7. Discriminative, Multi-Kernel, and Power-Controlled MDBR Extensions

Standard MMD-based alignment can blur class boundaries during domain adaptation or replay, degrading discriminability. Discriminative MDBR techniques explicitly balance intra-class and inter-class distances via trade-off parameters in the loss, or through multi-kernel combinations tuned by convex coefficients. Optimal parameter ranges for such trade-offs ensure that replay maintains feature transferability without sacrificing class separability (Wang et al., 2020). Simulation studies confirm that discriminative, parameterized MDBR boosts classification accuracy and preserves discriminative structure compared to vanilla MMD or blindly parameterized methods.

Moreover, RMMD provides explicit power control and normal convergent statistics for small-sample or multiple hypothesis testing (Danafar et al., 2013), and GMMD enables $k$ -way distributional testing for multi-domain replay or comparison (Balogoun et al., 2018). Concentration inequalities for MMD-based statistics provide finite-sample error guarantees vital for confidence in replay or sample selection (Ni et al., 22 May 2024).

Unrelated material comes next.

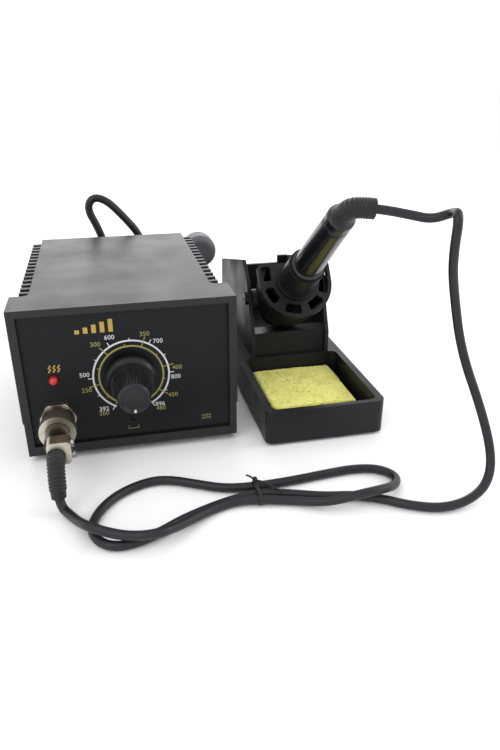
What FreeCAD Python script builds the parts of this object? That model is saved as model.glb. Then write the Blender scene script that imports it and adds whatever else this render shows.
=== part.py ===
"""Soldering station: control unit, iron, stand with sponge tray, and both leads.

Working frame while modelling: X to the right, Y into the depth, Z up from the table,
with zero at the middle of the control unit's front face. Everything is moved to the
middle of the whole set's footprint before it is written.
"""
import FreeCAD, Part
import math
import os
from FreeCAD import Vector as V

os.makedirs("parts", exist_ok=True)

# ---------------------------------------------------------------- control unit, mm
CASE_W = 120.0            # front flange width
CASE_H = 86.0             # case height without feet
CASE_D = 156.0            # case depth
FOOT_H = 4.0
FOOT_R = 6.0
FLANGE_D = 25.0           # depth of the full-width front flange
BODY_W = 100.0            # width of the cover behind the flange
RIB_REACH = 6.0           # how far the cooling ribs stand out from the cover
RIB_T = 3.6
RIB_COUNT = 15
RIB_FIRST = 34.0          # front face of the first rib
RIB_LAST = 146.0          # front face of the last rib
SPLIT_H = 21.0            # height of the lower shell
WALL = 2.4
BEZEL_SIDE = 4.5
BEZEL_TOP = 4.0
BEZEL_FOOT = 5.5
PANEL_RECESS = 2.5
PANEL_T = 2.0
SLIDE_GAP = 0.2           # clearance of a panel in its seat
VENT_H = 40.0
VENT_FOOT = 10.0          # above the lower shell

# front panel fittings: x and height above the table
DIAL_X, DIAL_Z = 0.3, 47.5
LED_X, LED_Z, LED_R = -40.9, 49.1, 2.5
CAL_X, CAL_Z, CAL_R = -0.5, 20.5, 1.6
SOCKET_X, SOCKET_Z = -40.8, 27.0
HOLE_GAP = 0.1
KNOB_R, KNOB_TIP_R, KNOB_L = 14.0, 8.4, 25.4
KNOB_SKIRT = 3.0
KNOB_FLUTES = 18
SHAFT_R, SHAFT_L = 3.0, 14.0
BUSH_R, BUSH_OUT = 3.6, 4.5
RUN_GAP = 0.05            # radial clearance of a running fit
THREAD_R = 8.0            # panel connector thread
SOCKET_OUT = 7.0
SOCKET_IN = 9.0
HEX_AF = 18.0
NUT_T = 5.0
RING_R, RING_L = 9.6, 14.0
RING_FLANGE = 6.0         # length of the wide front end of the coupling ring
RING_WALL = 0.65
BARREL_R, BARREL_L = 6.2, 13.0
CLAMP_L = 9.0
RELIEF_R = 4.6

# rear panel fittings
SWITCH_X, SWITCH_Z, SWITCH_W, SWITCH_HT = 26.0, 60.0, 13.0, 19.0
ROCKER_RAKE = 10.0
FUSE_X, FUSE_Z, FUSE_R = -2.0, 60.0, 6.0
GLAND_X, GLAND_Z, GLAND_R = -34.0, 26.0, 5.6

# ---------------------------------------------------------------- stand, mm
STAND_X = 111.25          # middle of the stand
STAND_W = 73.5
STAND_FRONT, STAND_REAR = -13.0, 178.0
STAND_FOOT, STAND_TOP = 1.5, 22.5
STAND_WALL = 2.5
STAND_CORNER = 5.0
WELL_W = 64.5
WELL_FRONT, WELL_REAR = -9.5, 65.5
WELL_FLOOR, WELL_FLOOR_T = 5.0, 1.5
SPONGE_W, SPONGE_D, SPONGE_T = 55.0, 56.5, 8.5
TOWER_W = 54.5            # outside
TOWER_WALL = 2.5
TOWER_FRONT, TOWER_REAR = 68.0, 172.0
PANEL_TOP = 39.0          # low front wall between the cheeks
KINK = (82.0, 72.5)
CREST = (95.5, 83.0)
TOWER_TAIL = 64.0
BACK_TOP = 58.5
TOWER_LIP = 10.0
TOWER_LIP_T = 2.0
TOWER_DECK_END = 80.0     # the low front wall turns back to here
TAB_X0, TAB_X1, TAB_H = 115.0, 133.0, 6.0

# holder: its middle, and the rake of the iron in degrees above level
HOLDER_Y, HOLDER_Z, RAKE = 60.0, 75.5, 37.0
PLATE_R, PLATE_T = 24.0, 5.0
BOWL_L, BOWL_TAIL_R, BOWL_WALL = 34.0, 16.0, 2.4
SNOUT_L, SNOUT_R, SNOUT_TIP_R = 27.0, 11.8, 11.4
SNOUT_STEP_R, SNOUT_STEP = 13.0, 3.0
PLATE_TOP = 13.2          # flat top edge of the plate above its middle
PLATE_CORNER = 3.0
SLOT_IN, SLOT_OUT, SLOT_HALF = 15.5, 21.5, 16.0
SLOT_ANGLES = (205.0, 257.0, 306.0, 349.0)
PIVOT_BACK = 24.7         # pivot behind the plate
PIVOT_BOSS_R, PIVOT_SCREW_R = 6.0, 2.0
GUARD_R, GUARD_WALL, GUARD_L = 9.6, 0.8, 28.0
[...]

MDBR concretely unifies kernel-based distributional comparison, efficient sample transport, robust statistical estimation, and discriminative replay into a cohesive, theoretically grounded paradigm. It advantages include (i) statistically consistent nonparametric distribution matching, (ii) sample- and computationally efficient updating schemes, (iii) robustness to contamination, adversarial data, and small-sample noise, (iv) scalability to high-dimensional, structured data, and (v) extensibility to discriminative, power-controlled, and domain-adaptive replay. MDBR is thus an adaptable, foundational tool for memory management, domain adaptation, robust control, and continual learning in modern machine learning systems.